Corinth is a backwater city-state (polis) on the Isthmus of Corinth, the narrow stretch of land that joins the Peloponnesus to the mainland of Greece, roughly halfway between Athens and Sparta.
An aristocratic revolution ousts the monarchy in 747 BCE (a traditional date), when the royal clan of Bacchiadae, a tightly knit Doric clan numbering perhaps a couple of hundred adult males and claiming descent from the Dorian hero Heracles through the seven sons and three daughters of a legendary king Bacchis, takes power from the last king, Telestes.

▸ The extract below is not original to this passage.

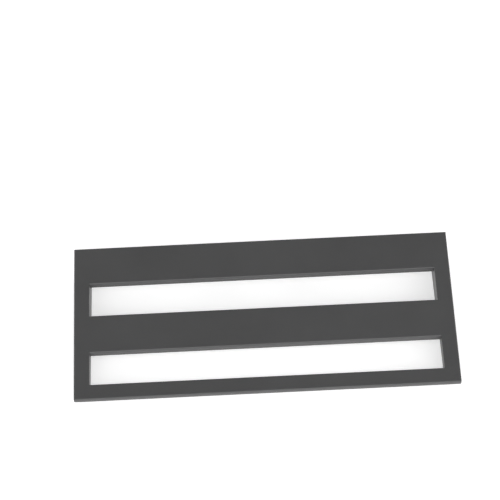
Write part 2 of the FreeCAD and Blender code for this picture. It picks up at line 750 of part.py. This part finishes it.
def build_all():
    pieces = build_deck()
    for name, side in SIDES.items():
        pieces += build_side_rail(name, side)
        pieces += build_side_rivets(name, side)
        for end in ("front", "rear"):
            pieces += build_foot(f"{end}_{name}_foot", side, f"foot_{end}")
    pieces += build_foot_washers() + build_foot_screws() + build_foot_nuts()
    for name, side in SIDES.items():
        pieces += build_studs(name, side)
        pieces += build_bracket(name, side)
        pieces += build_clamp_washers(name, side)
        pieces += build_wing_nut(name + "_inner", side, -1)
        pieces += build_wing_nut(name + "_outer", side, 1)
    return pieces


def check(pieces):
    """Stop if any feature failed, if a cut removed nothing or if a piece is not a sound solid."""
    for item in document.Objects:
        if "Invalid" in item.State or "Error" in item.State:
            raise RuntimeError(f"{item.Label} failed: {item.State}")
        if item.TypeId == "PartDesign::Pocket" and item.Shape.Volume > item.BaseFeature.Shape.Volume - 0.1:
            raise RuntimeError(f"{item.Label} cuts nothing")
    for piece in pieces:
        if piece.Shape.isNull() or not piece.Shape.isValid() or not piece.Shape.Solids:
            raise RuntimeError(f"{piece.Label} is not a sound solid")


pieces = build_all()
document.recompute()
check(pieces)
os.makedirs("parts", exist_ok=True)
for piece in pieces:
    piece.Shape.exportStep(f"parts/{piece.Label}.step")
    box = piece.Shape.BoundBox
    print(f"{piece.Label}: {len(piece.Shape.Solids)} solids, {piece.Shape.Volume:.0f} mm3,"
          f" x {box.XMin:.1f} {box.XMax:.1f}, y {box.YMin:.1f} {box.YMax:.1f},"
          f" z {box.ZMin:.1f} {box.ZMax:.1f}")
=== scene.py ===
import json
import math

import bmesh
import bpy
from mathutils import Matrix, Vector


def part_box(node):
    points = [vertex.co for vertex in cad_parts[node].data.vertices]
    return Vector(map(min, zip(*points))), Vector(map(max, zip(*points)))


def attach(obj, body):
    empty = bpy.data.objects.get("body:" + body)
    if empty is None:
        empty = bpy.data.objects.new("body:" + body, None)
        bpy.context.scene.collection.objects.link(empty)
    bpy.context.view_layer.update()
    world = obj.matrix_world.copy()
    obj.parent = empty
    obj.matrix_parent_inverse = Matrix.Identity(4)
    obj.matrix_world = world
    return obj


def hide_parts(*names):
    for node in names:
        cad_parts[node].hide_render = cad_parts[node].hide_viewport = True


# The looks of a pedalboard: coated folded sheet, rubber feet, and plated hardware on threaded studs.
# The sheet-metal nodes and plain fasteners stay as CAD made them and get a material. The pieces made here
# are turned, cast, moulded or threaded shapes that stand for plainer CAD ones. They are drawn in
# millimetres and scaled to metres when they are put in place.

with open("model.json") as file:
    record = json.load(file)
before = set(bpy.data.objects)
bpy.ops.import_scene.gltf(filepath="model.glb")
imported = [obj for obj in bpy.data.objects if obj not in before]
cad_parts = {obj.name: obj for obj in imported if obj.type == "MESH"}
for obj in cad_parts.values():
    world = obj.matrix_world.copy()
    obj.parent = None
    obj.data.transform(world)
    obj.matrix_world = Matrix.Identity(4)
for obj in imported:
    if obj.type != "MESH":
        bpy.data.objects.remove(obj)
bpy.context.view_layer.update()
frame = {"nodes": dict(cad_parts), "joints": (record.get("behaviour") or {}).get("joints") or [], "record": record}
NODES = frame["nodes"]
JOINTS = {joint["name"]: joint for joint in frame["joints"]}
MOUNTS = {mount["name"]: mount for mount in frame["record"]["mounts"]}

MM = 0.001
SIDES = {"left": -1, "right": 1}
NUT_PLACES = ("left_outer", "left_inner", "right_inner", "right_outer")
SLOPE = math.radians(7)

# Camera: where it looks on the rear slat, and how it stands to the board.
AIM_LEFT_OF_MIDDLE = 0.0168
AIM_FROM_REAR = 0.0184
CAMERA_DISTANCE = 3.0994
CAMERA_ELEVATION = 52.98
CAMERA_AZIMUTH = 0.16
CAMERA_ROLL = 2.62
LENS = 138.07

EDGE_ROUNDING = 0.35 * MM        # how far the coat and the plating round off sharp edges
ROUNDING_SAMPLES = 6
ON_AXIS = 1e-4                   # millimetres from a turned piece's axis that still count as on it
SAME_POINT = 1e-5                # millimetres between points that are joined into one

FLOOR_GLOW = 0.4
ROOM_LIGHT = 0.34


# ---------------------------------------------------------------- materials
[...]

Practicing strict endogamy, which keeps clan outlines within a distinct extended oikos, they dispense with kingship and rule as a group, governing the city by electing annually a prytanis (executive) who holds the kingly position for his brief term, doubtless with a council (though none is specifically documented in the scant literary materials) and a polemarchos (war leader) to head the army.
Corinth is on its way to becoming a unified state.
Corinthians send out agricultural settlers in about 734 BCE to Corfu (Kérkira), a Greek island of two hundred and twenty-nine square miles (five hundred and ninety-three square kilometers) that lies in the Ionian Sea, just off the coast of Epirus in northwest Greece, thereby supplanting a settlement of Eretrians from Euboea, who retire to the Albanian coast.
The island derives its name from the Greek word “coryphai,” meaning "crests" (the fertile island, flat in the south, has mountain ranges in its northern and central regions).
According to legend, the island was Scheria, home of the Phaeacians in Homeric epic.
Corinthians led by the aristocrat Archias settle Syracuse on the east coast of Sicily in 734 BCE; the city soon dominates the coastal plain and hill country beyond.
The original Greek settlers of the city form an elite (gamoroi), while the Sicel natives (Siculi) work the land as an oppressed class.
These settlements set the trend for the earliest colonization movement to the west.
Southern Italy and Sicily will become known as Magna Graecia (Great Greece) because of the extent and density of colonization that follow the initial ventures.